Evaluation harness: Hand-construct 20–50 held-out questions where you have the source person's actual answer (from public material the model didn't see). Score for both factual accuracy and stylistic match. Iterate.

That's not a research-grade system. It's a starting point. It would tell you, within a few weeks of work, whether the pipeline produces anything useful and where the quality ceilings actually are.

What's unsolved

The unsolved problems, in roughly increasing order of how far away they are:

Tier-3 and Tier-4 corpus collection, pipeline tooling, rights management, person-in-the-loop interfaces.
Adapters that capture reasoning, not just style, research-grade work, partial techniques known, no clear winner.
Calibrated uncertainty, knowing when the model is operating from the corpus versus making things up.
Distribution and licensing, once you have an artifact, how does anyone share it, license it, get paid for it.
A real evaluation methodology, the deepest problem and the one that gates every other improvement.

None of these are coming this year. Most of them are coming. Worth tracking which moves first.

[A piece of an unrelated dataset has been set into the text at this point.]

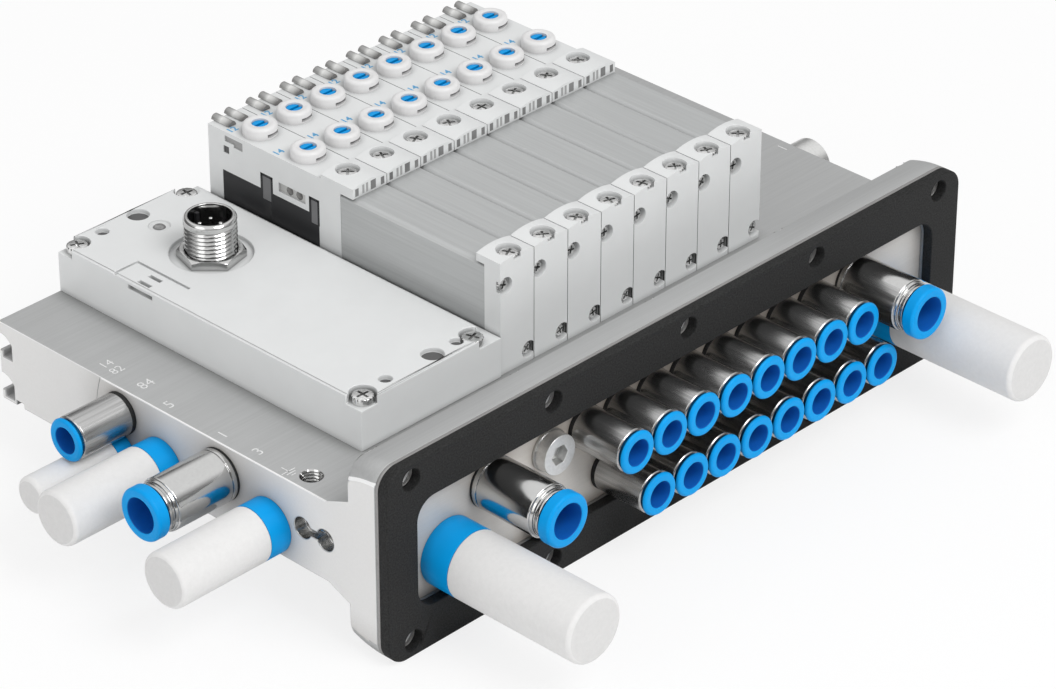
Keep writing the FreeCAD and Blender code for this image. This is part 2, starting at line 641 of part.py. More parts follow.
def frame_plate(label, front, thickness):
    """Flat frame with rounded corners, a window and the bolt holes: gasket and carrier sheet."""
    body = new_body(label)
    plane = "-(%s)" % front

    def rounded(sketch, length, height, radius):
        low_x, high_x = "-%s / 2" % length, "%s / 2" % length
        low_z, high_z = "-%s / 2" % height, "%s / 2" % height
        add_loop(sketch, [
            ("%s + %s" % (low_x, radius), low_z), ("%s - %s" % (high_x, radius), low_z, radius),
            (high_x, "%s + %s" % (low_z, radius)), (high_x, "%s - %s" % (high_z, radius), radius),
            ("%s - %s" % (high_x, radius), high_z), ("%s + %s" % (low_x, radius), high_z, radius),
            (low_x, "%s - %s" % (high_z, radius)), (low_x, "%s + %s" % (low_z, radius), radius),
        ])

    outer = new_sketch(body, label + "_outline", "XZ_Plane", plane)
    rounded(outer, "flange_length", "flange_height", "corner_radius")
    pad(body, outer, thickness, True)
    window = new_sketch(body, label + "_window", "XZ_Plane", plane)
    rounded(window, WINDOW_LENGTH, WINDOW_HEIGHT, "window_corner")
    pocket(body, window, thickness)
    bolts = new_sketch(body, label + "_bolt_holes", "XZ_Plane", plane)
    bolt_row(bolts)
    repeat(body, pocket(body, bolts, thickness), "X_Axis", BOLT_PITCH, BOLTS)
    return body


def fitting_places(kind):
    """Name, place and direction of every fitting of a kind."""
    if kind == "large":
        return [
            ("front_left", FRONT_LARGE[0][0], FLANGE_FRONT, FRONT_LARGE[0][1], OUT_OF_FRONT),
            ("front_right", FRONT_LARGE[1][0], FLANGE_FRONT, FRONT_LARGE[1][1], OUT_OF_FRONT),
            ("end_large", LEFT_END, SUPPLY[0], SUPPLY[1], OUT_OF_LEFT),
        ]
    places = []
    for row, first, height in (("upper", UPPER_FIRST, "upper_row"), ("lower", LOWER_FIRST, "lower_row")):
        for place in range(VALVES):
            x = "%s + %s * %d" % (first, PITCH, place)
            places.append(("%s_%d" % (row, place + 1), x, FLANGE_FRONT, height, OUT_OF_FRONT))
    places.append(("end_small", LEFT_END, PILOT_PORT[0], PILOT_PORT[1], OUT_OF_LEFT))
    return places


def small_fitting():
    bore = "%s / 2 + sleeve_clearance" % SMALL_SLEEVE
    stop = "%s - small_reach - 2 * ring_gap" % SMALL_FACE
    edge = "sleeve_wall / 2"
    return turned("small_fitting", [
        ("0", "-stub_depth"), ("small_stub / 2", "-stub_depth"), ("small_stub / 2", "small_seal"),
        (SMALL_RADIUS, "small_seal"), (SMALL_RADIUS, "%s - %s" % (SMALL_FACE, edge)),
        ("%s - %s" % (SMALL_RADIUS, edge), SMALL_FACE), (bore, SMALL_FACE), (bore, stop), ("0", stop),
    ])


def large_fitting():
    bore = "%s / 2 + sleeve_clearance" % LARGE_SLEEVE
    stop = "%s - large_reach - 2 * ring_gap" % LARGE_FACE
    step = "(%s - large_barrel) / 3" % LARGE_FACE
    return turned("large_fitting", [
        ("0", "-stub_depth"), ("large_stub / 2", "-stub_depth"), ("large_stub / 2", "large_seal"),
        ("large_body / 2", "large_seal"), ("large_body / 2", "large_seal + base_rim"),
        ("large_body / 2 - base_groove", "large_seal + base_rim"),
        ("large_body / 2 - base_groove", "large_seal + base_rim + base_groove"),
        ("large_body / 2", "large_seal + base_rim + base_groove"),
        ("large_body / 2", "large_barrel - base_groove"), ("large_body / 2 - base_groove", "large_barrel"),
        ("large_neck / 2", "large_barrel"), ("large_neck / 2", "large_barrel + " + step),
        ("large_groove / 2", "large_barrel + " + step),
        ("large_groove / 2", "large_barrel + 2 * " + step),
        ("large_band / 2", "large_barrel + 2 * " + step),
        ("large_band / 2", LARGE_FACE), (bore, LARGE_FACE), (bore, stop), ("0", stop),
    ])


def seal_ring(size):
    """Flat ring of rubber between a fitting and the flange."""
    outer = {"small": SMALL_RADIUS, "large": "large_body / 2"}[size]
    inner, height = "%s_stub / 2 + fit_clearance" % size, size + "_seal"
    return turned(size + "_seal_ring", [(inner, "0"), (outer, "0"), (outer, height), (inner, height)])


def release_ring(label, size):
    """Ring that is pressed against the fitting to let a tube go: rim outside, sleeve inside."""
    outer = {"small": SMALL_RADIUS, "large": "large_body / 2"}[size]
    face = {"small": SMALL_FACE, "large": LARGE_FACE}[size]
    sleeve = {"small": SMALL_SLEEVE, "large": LARGE_SLEEVE}[size] + " / 2"
    tube, end, low = size + "_tube / 2", size + "_length", face + " + ring_gap"
    edge = "small_flange / 2"
    return turned(label, [
        (tube, "%s - %s_reach" % (face, size)), (sleeve, "%s - %s_reach" % (face, size)), (sleeve, low),
        (outer, low), (outer, "%s - %s" % (end, edge)), ("%s - %s" % (outer, edge), end), (tube, end),
    ])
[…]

The exercise of walking the stack end-to-end is useful even when most of the layers are half-built. It tells you what an MVP can actually do (capture style, retrieve facts, ground answers in source material), what it can't (reason like the source person on novel questions, evaluate itself), and where the most productive engineering attention should go (the corpus and the eval, in that order, because both are bottlenecks for everything downstream).

The foundation is closer than it was six months ago. It's still not close enough to ship. But the components are individually tractable, and the gaps between them are increasingly clear.